En 1925, la communauté hellénique montréalaise, déjà présente sur le boulevard Saint-Laurent, achète l’église méthodiste (et son presbytère) et la nomme Sainte-Trinité. Dès lors, le lieu de culte devient un incontournable des Grecs de Montréal. La communauté grecque n’échappe pas aux tribulations de la crise économique des années 1930 et se voit dans l’obligation de regrouper ces activités religieuses au sein de l’église Sainte-Trinité. Finalement, l’église est consacrée par l’archevêque Athenagoras le 1er juin 1941 et demeurera un pilier communautaire jusqu’à son incendie le 16 janvier 1986.

Références bibliographiques

CBC NEWS. « Greek Orthodox ‟shining light” dies at 108 », [En ligne], CBC News, 17 octobre 2005.
http://www.cbc.ca/news/canada/greek-orthodox-shining-light-dies-at-108-1...

DOUNIA, Margarita.

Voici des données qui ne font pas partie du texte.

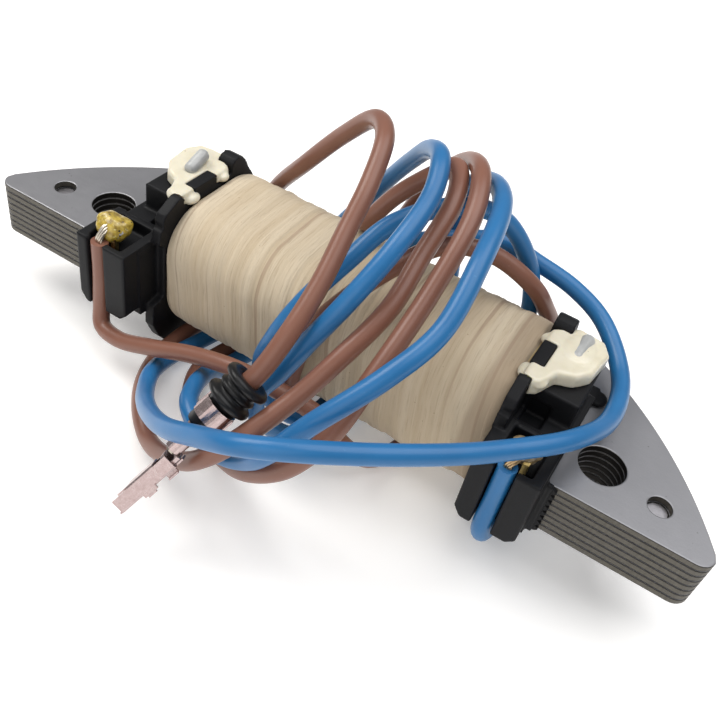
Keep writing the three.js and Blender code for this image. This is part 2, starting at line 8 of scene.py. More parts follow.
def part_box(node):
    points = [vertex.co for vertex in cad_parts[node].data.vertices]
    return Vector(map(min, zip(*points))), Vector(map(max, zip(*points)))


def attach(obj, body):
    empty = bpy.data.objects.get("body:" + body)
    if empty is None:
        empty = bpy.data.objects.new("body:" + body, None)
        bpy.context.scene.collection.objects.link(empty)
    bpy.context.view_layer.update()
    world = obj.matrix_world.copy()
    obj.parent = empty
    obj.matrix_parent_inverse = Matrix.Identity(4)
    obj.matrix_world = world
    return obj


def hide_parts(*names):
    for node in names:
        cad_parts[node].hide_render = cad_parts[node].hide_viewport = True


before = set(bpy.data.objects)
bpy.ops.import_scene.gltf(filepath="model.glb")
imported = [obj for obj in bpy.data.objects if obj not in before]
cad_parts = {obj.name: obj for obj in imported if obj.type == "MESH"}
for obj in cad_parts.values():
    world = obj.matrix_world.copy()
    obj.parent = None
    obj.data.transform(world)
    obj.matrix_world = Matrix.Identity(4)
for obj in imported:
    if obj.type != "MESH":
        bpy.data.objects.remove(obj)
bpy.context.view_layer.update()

# Looks of a small engine's charging coil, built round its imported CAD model.
# Sizes below are in mm: X along the core, Y from its straight front edge to the
# back, Z up from its top sheet. place() turns them into the frame's metres.
MM = 0.001
SHEETS = 8
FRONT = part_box("lamination_1")[0].y
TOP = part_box(f"lamination_{SHEETS}")[1].z
SHEET_THICK = (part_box("lamination_1")[1].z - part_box("lamination_1")[0].z) / MM
STACK = (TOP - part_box("lamination_1")[0].z) / MM
SHEET_PITCH = (STACK - SHEET_THICK) / (SHEETS - 1)
HALF_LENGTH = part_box("lamination_1")[1].x / MM
# Holes in each wing of a sheet: X and Y of the centre, then the diameter.
BOLT = (41.3, 7.4, 6.5)
RIVET_HOLE = (49.7, 5.7, 3.2)
# Centre line of the winding.
COIL_Y = 14.0
COIL_Z = -3.85


def place(x, y, z):
    """A place in mm as a place in the frame, in metres."""
    return Vector((x * MM, FRONT + y * MM, TOP + z * MM))


# ---------- camera ----------
CAMERA_AT = (38.04, -74.56, 79.6)
CAMERA_AZIMUTH = 21.98
CAMERA_ELEVATION = 43.51
CAMERA_ROLL = 12.98
CAMERA_LENS = 42.09
SENSOR_WIDE = 36.0


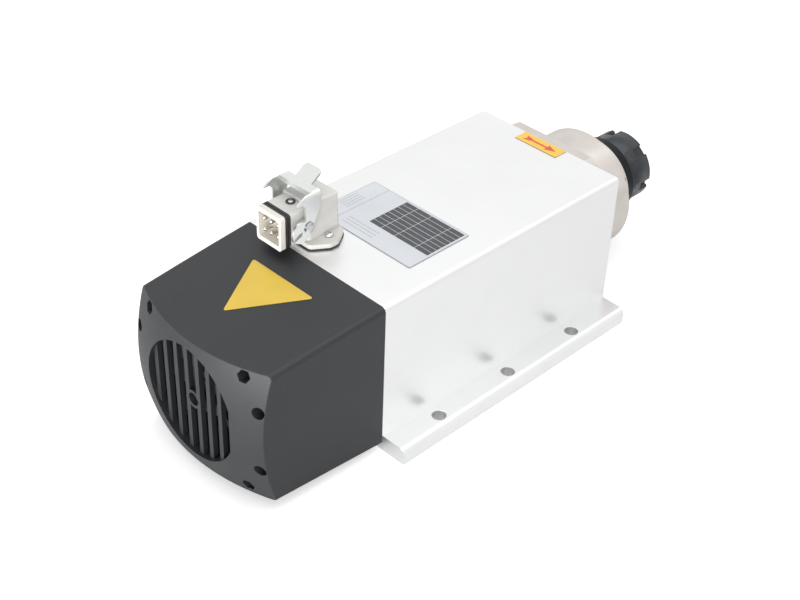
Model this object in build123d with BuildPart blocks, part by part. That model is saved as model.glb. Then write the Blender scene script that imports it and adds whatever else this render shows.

Your Roots will be Here, Away From Your Home: Migration of Greek Women to Montreal, 1950-1980, Mémoire (M.A.) (histoire), Université McGill, 2004, 125 p.

GAGNON, Lysiane. « La colonie grecque : une mini-ville au cœur de Montréal », La Presse, 15 avril 1967.

GAVAKI, Efie. « Greek Immigration to Quebec: The Process and the Settlement », Journal of the Hellenic Diaspora, vol. 17/1, 1991, p. 69-89.

KATMA, Fotini. The Role of the Greek Orthodox Church in the Greek Community of Montreal, Mémoire (M.A.) (sociologie et anthropologie), Université Concordia, 1985, 96 p.

LEBLANC, Gérald. « Nicholas Salamis, arrivé en 1918 », La Presse, 14 septembre 1991, p. B-4.

Mémoires d’un pays : l’histoire du siècle du Père Salamis, [Enregistrement vidéo], réalisateur : Stavros Stavrides, [Montréal], Ciné-fête, 1998-2001, DVD.